Silva, 38, said he clearly recalls “how I walked blinking into the sunshine outside Buckingham Palace, reeling at the prince’s use of language” after the meeting attended only by himself, Andrew, and a palace aide.
He added: “For a long time afterwards I kicked myself for not confronting the prince on his choice of words—and it’s something I still regret today. After all, he clearly wasn’t taken to task very often by the people around him, which meant offensive language went unchallenged.”
The shocking claim raises new questions about Prince Andrew’s judgment after an extraordinary interview with the BBC in which he said he did not regret his friendship with dead billionaire pedophile Jeffrey Epstein.
The “n***** in the woodpile” is believed to have originated as a figure of speech in the U.S. South in the 19th-century and was used to describe fugitive slaves who hid in piles of logs as they fled north to Canada.
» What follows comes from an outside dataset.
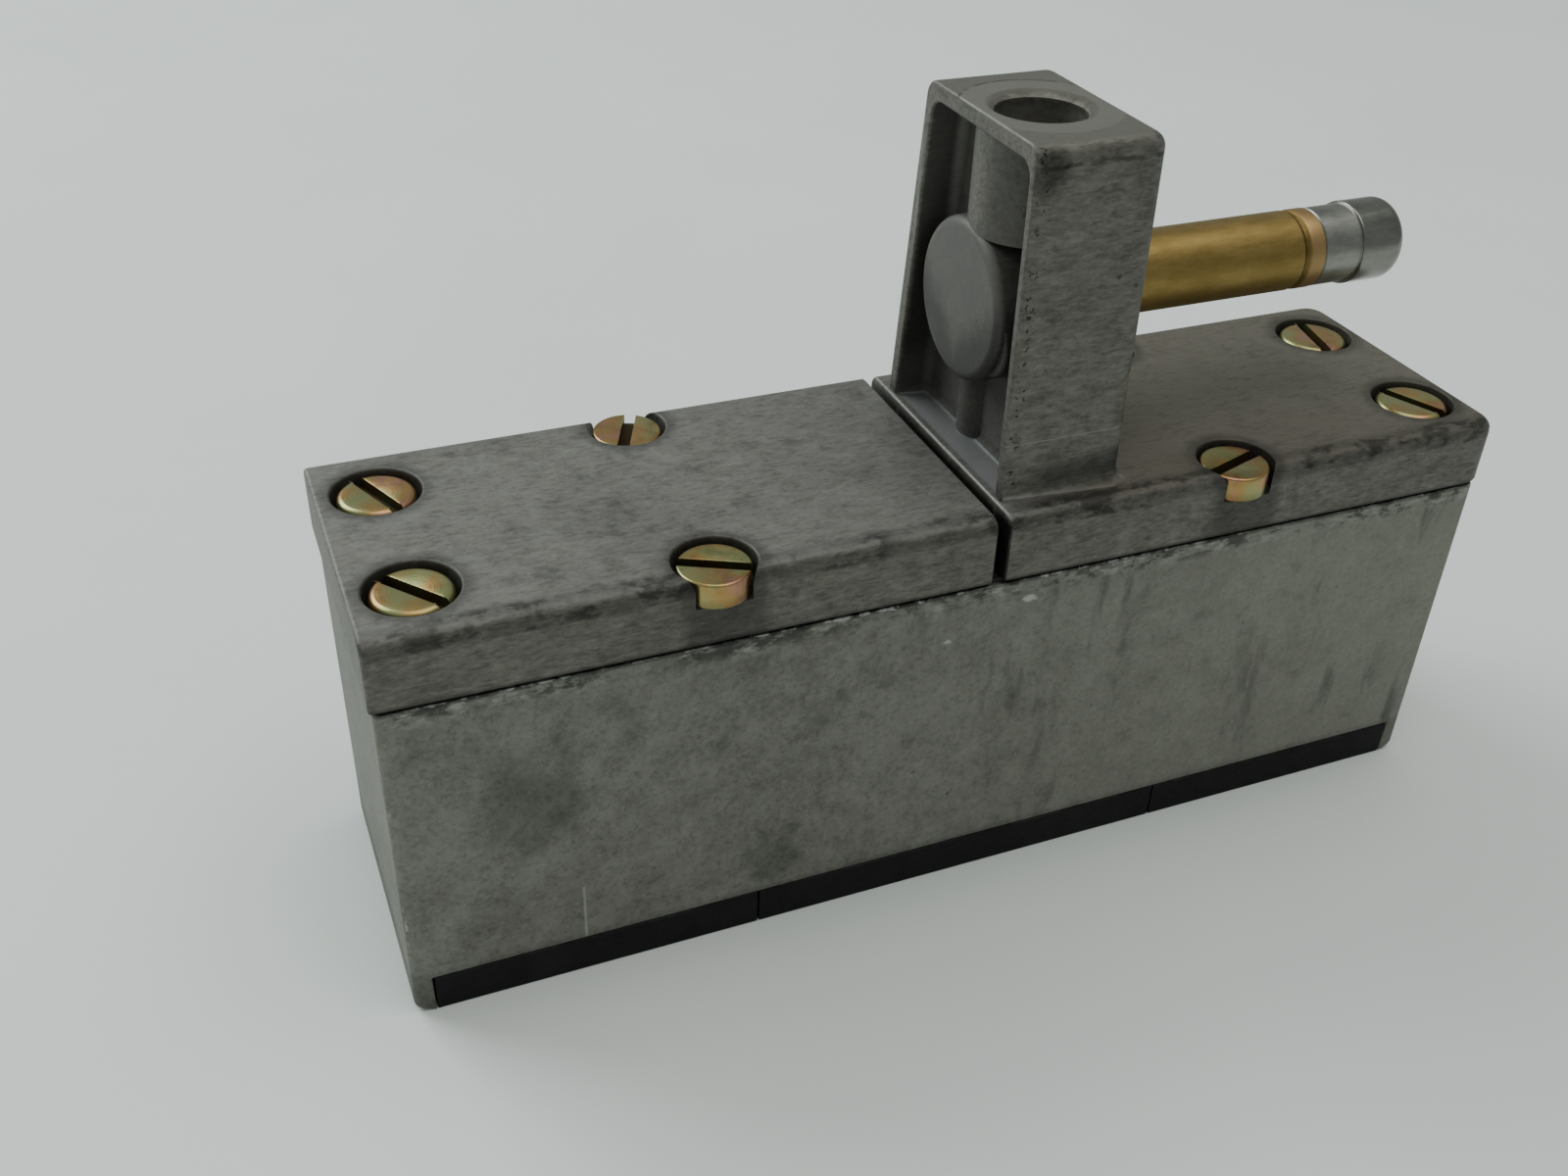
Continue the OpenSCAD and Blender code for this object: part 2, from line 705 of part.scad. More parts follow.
module pole_piece() {
    crimp_x = tube_end_x - crimp_in;
    inside_r = tube_bore_r - touch;
    head_r = tube_r + tip_swell;
    color(steel)
        translate([0, 0, tube_z])
            difference() {
                union() {
                    rotate([0, 90, 0])
                        rotate_extrude()
                            polygon([[0, pole_x], [inside_r, pole_x],
                                [inside_r, crimp_x - 2 * crimp_d],
                                [inside_r - crimp_d, crimp_x - 1.1 * crimp_d],
                                [inside_r - crimp_d, crimp_x + 1.1 * crimp_d],
                                [inside_r, crimp_x + 2 * crimp_d],
                                [inside_r, tube_end_x + touch], [tube_r, tube_end_x + touch],
                                [tube_r, tip_head_x], [0, tip_head_x]]);
                    rotate([0, 90, 0])
                        rotate_extrude()
                            polygon(concat([[0, tip_x], [0, tip_head_x - eps]],
                                arc(head_r - tip_swell, tip_head_x - eps + tip_swell, tip_swell,
                                    270, 360),
                                arc(head_r - tip_round_r, tip_x - tip_round_r, tip_round_r, 0, 90)));
                }
                x_rod(spring_bore_r, pole_x - 1, pole_x + pole_bore_d);
                difference() {
                    x_rod(ring_r + ring_w, pole_x - 1, pole_x + ring_d);
                    x_rod(ring_r, pole_x - 2, pole_x + ring_d + 1);
                }
            }
}

module shading_ring() {
    color("peru")
        translate([0, 0, tube_z])
            difference() {
                x_rod(ring_r + ring_w - 0.02, pole_x, pole_x + ring_d);
                x_rod(ring_r + 0.02, pole_x - 1, pole_x + ring_d + 1);
            }
}

module armature() {
    color(steel)
        translate([0, 0, tube_z])
            difference() {
                x_rod(armature_r, armature_x, armature_x + armature_l);
                x_rod(spring_bore_r, armature_x + armature_l - spring_bore_d,
                    armature_x + armature_l + 1);
                x_rod(seal_r, armature_x - 1, armature_x + seal_l);
                for (side = [-1, 1])
                    translate([armature_x + seal_l + 1, -0.6, side * armature_r - 0.5])
                        cube([armature_l, 1.2, 1]);
            }
}

module armature_seal() {
    color(black_rubber)
        translate([0, 0, tube_z])
            x_rod(seal_r, armature_x - seal_proud, armature_x + seal_l);
}

module armature_spring() {
    start_x = armature_x + armature_l - spring_bore_d;
    color(steel)
        translate([start_x + touch, 0, tube_z])
            rotate([0, 90, 0])
                coil_spring(spring_bore_r - 0.35, 0.2, pole_x + pole_bore_d - start_x - 2 * touch, 8);
}

module pilot_nozzle() {
    color(brass)
        translate([0, 0, tube_z])
            difference() {
                union() {
                    x_rod(nozzle_r, nozzle_x, nozzle_x + nozzle_l);
                    x_rod(nozzle_tip_r, nozzle_x, seat_x);
                }
                x_rod(nozzle_bore_r, nozzle_x - 1, seat_x + 1);
            }
}

// ---------- valve stacks: the same pieces on the left (-1) and on the right (1) ----------

module piston(side) {
    groove_r = piston_r - 2.2;
    color(alloy)
        translate([side * stack_x, 0, z_piston])
            difference() {
                cylinder(r = piston_r - run_clear, h = piston_t);
                translate([0, 0, -1])
                    cylinder(r = stem_r, h = piston_t);
                translate([0, 0, piston_t / 2])
                    rotate_extrude()
                        translate([groove_r, -1.1])
                            square([3, 2.2]);
            }
}

module piston_seal(side) {
    color(black_rubber)
        translate([side * stack_x, 0, z_piston + piston_t / 2])
            o_ring(piston_r - 2.0 - touch, 1.0);
}

module valve_stem(side) {
    color(steel)
        translate([side * stack_x, 0, z_poppet - stem_nut_h]) {
            cylinder(r = stem_r, h = z_piston + piston_t - 1 - z_poppet + stem_nut_h);
            cylinder(r = stem_nut_r, h = stem_nut_h);
        }
}

module poppet(side) {
    color(dark_grey)
        translate([side * stack_x, 0, z_poppet])
            difference() {
                cylinder(r = poppet_r, h = poppet_t);
                translate([0, 0, -1])
                    cylinder(r = stem_r, h = poppet_t + 2);
            }
}

module return_spring(side) {
    color(steel)
        translate([side * stack_x, 0, z_floor + touch])
            coil_spring(spring_r, spring_wire_r, z_poppet - z_floor - 2 * touch, 5);
}

module seat_ring() {
    difference() {
        cylinder(r = stack_r, h = seat_t);
        translate([0, 0, -1])
            cylinder(r = seat_bore_r, h = seat_t + 2);
    }
}

module seat_lip() {
    difference() {
        cylinder(r = seat_bore_r + 0.6, h = lip_h + eps);
        translate([0, 0, -1])
            cylinder(r = seat_bore_r, h = lip_h + 2);
    }
}

module seat_rings(side) {
    color(brass)
        translate([side * stack_x, 0, 0]) {
            translate([0, 0, z_low_seat])
                seat_ring();
            translate([0, 0, z_mid - eps])
                seat_lip();
            translate([0, 0, z_high_seat])
                seat_ring();
            translate([0, 0, z_high_seat - lip_h])
                seat_lip();
        }
}

// sleeve that keeps two pieces of the stack apart, with windows on all four sides
module spacer_sleeve(z, h) {
    translate([0, 0, z])
        difference() {
            cylinder(r = stack_r, h = h);
            translate([0, 0, -1])
                cylinder(r = stack_r - sleeve_wall, h = h + 2);
            for (angle = [0, 90])
                rotate([0, 0, angle])
                    translate([0, 0, h / 2])
                        cube([3 * stack_r, 2 * stack_r * sin(35), h - 1.6], center = true);
        }
}

module spacer_sleeves(side) {
    color(brass)
        translate([side * stack_x, 0, 0]) {
            spacer_sleeve(z_mid, mid_h);
            spacer_sleeve(z_high, high_chamber_h);
        }
}

module stem_guide(side) {
    color(brass)
        translate([side * stack_x, 0, z_guide])
            difference() {
                cylinder(r = stack_r, h = guide_h);
                translate([0, 0, -1])
                    cylinder(r = stem_r + run_clear, h = guide_h + 2);
                translate([0, 0, guide_h / 2 - 0.7])
                    cylinder(r = stem_r + 1.2, h = 1.4);
            }
}

module stem_seal(side) {
    color(black_rubber)
        translate([side * stack_x, 0, z_guide + guide_h / 2])
            o_ring(stem_r + touch, 0.55);
}

module left_piston() { piston(-1); }
module left_piston_seal() { piston_seal(-1); }
module left_valve_stem() { valve_stem(-1); }
module left_poppet() { poppet(-1); }
module left_return_spring() { return_spring(-1); }
module left_seat_rings() { seat_rings(-1); }
module left_spacer_sleeves() { spacer_sleeves(-1); }
module left_stem_guide() { stem_guide(-1); }
module left_stem_seal() { stem_seal(-1); }
module right_piston() { piston(1); }
module right_piston_seal() { piston_seal(1); }
module right_valve_stem() { valve_stem(1); }
module right_poppet() { poppet(1); }
module right_return_spring() { return_spring(1); }
module right_seat_rings() { seat_rings(1); }
module right_spacer_sleeves() { spacer_sleeves(1); }
module right_stem_guide() { stem_guide(1); }
module right_stem_seal() { stem_seal(1); }

valve_body();
cover_gasket();
blank_cover();
pilot_cover();
end_screws();
side_screws();
left_base_pad();
centre_base_pad();
right_base_pad();
guide_tube();
tube_o_ring();
pole_piece();
shading_ring();
armature();
armature_seal();
armature_spring();
pilot_nozzle();
left_piston();
left_piston_seal();
left_valve_stem();
left_poppet();
left_return_spring();
left_seat_rings();
left_spacer_sleeves();
left_stem_guide();
left_stem_seal();
right_piston();
right_piston_seal();
right_valve_stem();
right_poppet();
right_return_spring();
right_seat_rings();
right_spacer_sleeves();
right_stem_guide();
right_stem_seal();
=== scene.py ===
# %% [markdown]
# # A pilot valve with its coil taken off
# The object is a pneumatic valve: a die-cast body on black base pads, two covers held by slotted screws,
# and a tower that carries a brass tube with a steel end. The CAD frame already holds every piece at its
# place and size. Blender now gives the pieces that are seen their worn, rounded, cast and turned look.

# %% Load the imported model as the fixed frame
import json
import math

import bmesh
import bpy
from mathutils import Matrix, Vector


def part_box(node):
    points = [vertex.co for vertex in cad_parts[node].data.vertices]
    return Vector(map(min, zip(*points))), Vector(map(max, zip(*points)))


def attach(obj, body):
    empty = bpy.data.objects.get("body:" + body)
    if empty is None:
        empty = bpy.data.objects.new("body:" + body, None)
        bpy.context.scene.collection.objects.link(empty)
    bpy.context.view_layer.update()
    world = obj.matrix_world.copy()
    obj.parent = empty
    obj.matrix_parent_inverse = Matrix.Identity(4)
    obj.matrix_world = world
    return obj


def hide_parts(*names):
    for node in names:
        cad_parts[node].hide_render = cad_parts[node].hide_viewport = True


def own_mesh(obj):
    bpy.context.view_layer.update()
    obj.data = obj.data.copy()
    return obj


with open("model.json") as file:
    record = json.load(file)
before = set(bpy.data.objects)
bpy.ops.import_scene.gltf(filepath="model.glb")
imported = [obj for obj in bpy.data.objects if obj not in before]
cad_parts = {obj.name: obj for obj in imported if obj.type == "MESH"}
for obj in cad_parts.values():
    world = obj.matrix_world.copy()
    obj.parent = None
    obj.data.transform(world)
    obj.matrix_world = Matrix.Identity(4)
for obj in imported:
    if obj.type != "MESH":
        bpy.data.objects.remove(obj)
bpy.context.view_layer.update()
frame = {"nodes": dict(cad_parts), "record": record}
mm = 0.001

# %% [markdown]
# ## The camera
# A camera is its place, the way it is turned and its lens. It stands in front of the left end of the
# valve and above it, so that the front, the covers and the recess of the tower are all seen.

# %% Place the camera
camera_place = Vector((-68.95, -125.28, 123.54)) * mm
camera_turn = [math.radians(angle) for angle in (55.63, -1.68, -21.96)]
bpy.ops.object.camera_add(location=camera_place, rotation=camera_turn)
camera = bpy.context.active_object
camera.name = "camera"
camera.data.lens = 36.56
camera.data.clip_start = 5 * mm
bpy.context.scene.camera = camera
print("camera: lens", camera.data.lens, "mm")

# %% [markdown]
# ## Soft room light
# Bare metal shows whatever is around it, so the light is what makes it look real. A grey world fills the
# shadows. One large soft lamp stands behind and to the left, and a weaker one hangs above the front.

# %% Make the world and the lamps
world = bpy.data.worlds.new("room")
world.use_nodes = True
world.node_tree.nodes["Background"].inputs["Color"].default_value = (0.80, 0.87, 0.84, 1)
world.node_tree.nodes["Background"].inputs["Strength"].default_value = 0.42
bpy.context.scene.world = world


def add_lamp(name, place, target, size, power, colour):
    """A square area lamp at a place, turned towards a target."""
    place = Vector(place)
    turn = (Vector(target) - place).to_track_quat("-Z", "Y").to_euler()
    bpy.ops.object.light_add(type="AREA", location=place, rotation=turn)
    lamp = bpy.context.active_object
    lamp.name = name
    lamp.data.size = size
    lamp.data.energy = power
    lamp.data.color = colour


add_lamp("window", (-0.55, 0.75, 0.75), (0, 0, 0.03), 0.7, 9.0, (0.93, 1.0, 0.97))
add_lamp("ceiling", (0.15, -0.10, 1.1), (0, 0, 0.03), 0.9, 6.0, (1.0, 0.99, 0.95))
print("lamps: window and ceiling")

# %% [markdown]
# ## Helpers for modelling
# Every cast piece here starts as a block, gets its outline from edges that are rounded in edit mode, and
# gets its pockets and bores from round tools that are cut away. These steps repeat, so each has one small
# helper.

# %% Blocks, rods and picking edges
def add_block(name, low, high):
    """A block between two corners, with its place in its mesh."""
    low, high = Vector(low), Vector(high)
    bpy.ops.object.select_all(action="DESELECT")
    bpy.ops.mesh.primitive_cube_add(size=1, location=(low + high) / 2)
    piece = bpy.context.active_object
    piece.name = name
    piece.scale = high - low
    bpy.ops.object.transform_apply(location=True, rotation=True, scale=True)
    return piece


def add_rod(name, radius, start, end, sides=64):
    """A round rod from one point to another, with its place in its mesh."""
    start, end = Vector(start), Vector(end)
    turn = (end - start).to_track_quat("Z", "Y").to_euler()
    bpy.ops.object.select_all(action="DESELECT")
    bpy.ops.mesh.primitive_cylinder_add(vertices=sides, radius=radius, depth=(end - start).length,
                                        location=(start + end) / 2, rotation=turn)
    piece = bpy.context.active_object
    piece.name = name
    bpy.ops.object.transform_apply(location=True, rotation=True, scale=True)
    return piece


def start_edit(piece, kind):
    """Opens a piece in edit mode with nothing selected. The kind is VERT, EDGE or FACE."""
    bpy.ops.object.select_all(action="DESELECT")
    bpy.context.view_layer.objects.active = piece
    piece.select_set(True)
    bpy.ops.object.mode_set(mode="EDIT")
    bpy.ops.mesh.select_mode(type=kind)
    bpy.ops.mesh.select_all(action="DESELECT")
    return bmesh.from_edit_mesh(piece.data)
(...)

Silva said that the use of racist language was not an isolated incident. He said that at a Buckingham Palace meeting the previous year, discussing European Union reform, Andrew said: “What you have got to remember is that you’ll never get anywhere by playing the white man.”
Silva said: “I genuinely didn’t know what he meant, and the discussion moved on. But the phrase ‘playing the white man’ stuck in my head, as I’d never heard it before. So when I got back to my desk, I immediately Googled it.”
“The definition flashed up on my screen: an old-fashioned saying, used during colonial times, meaning that only white people can be trusted to follow the rules, unlike dark-skinned natives.”
Silva concluded: “I can’t help but wish I’d said something when I had the chance. After all, if we don’t call these things out, and dare to speak truth to power, nothing will ever change.”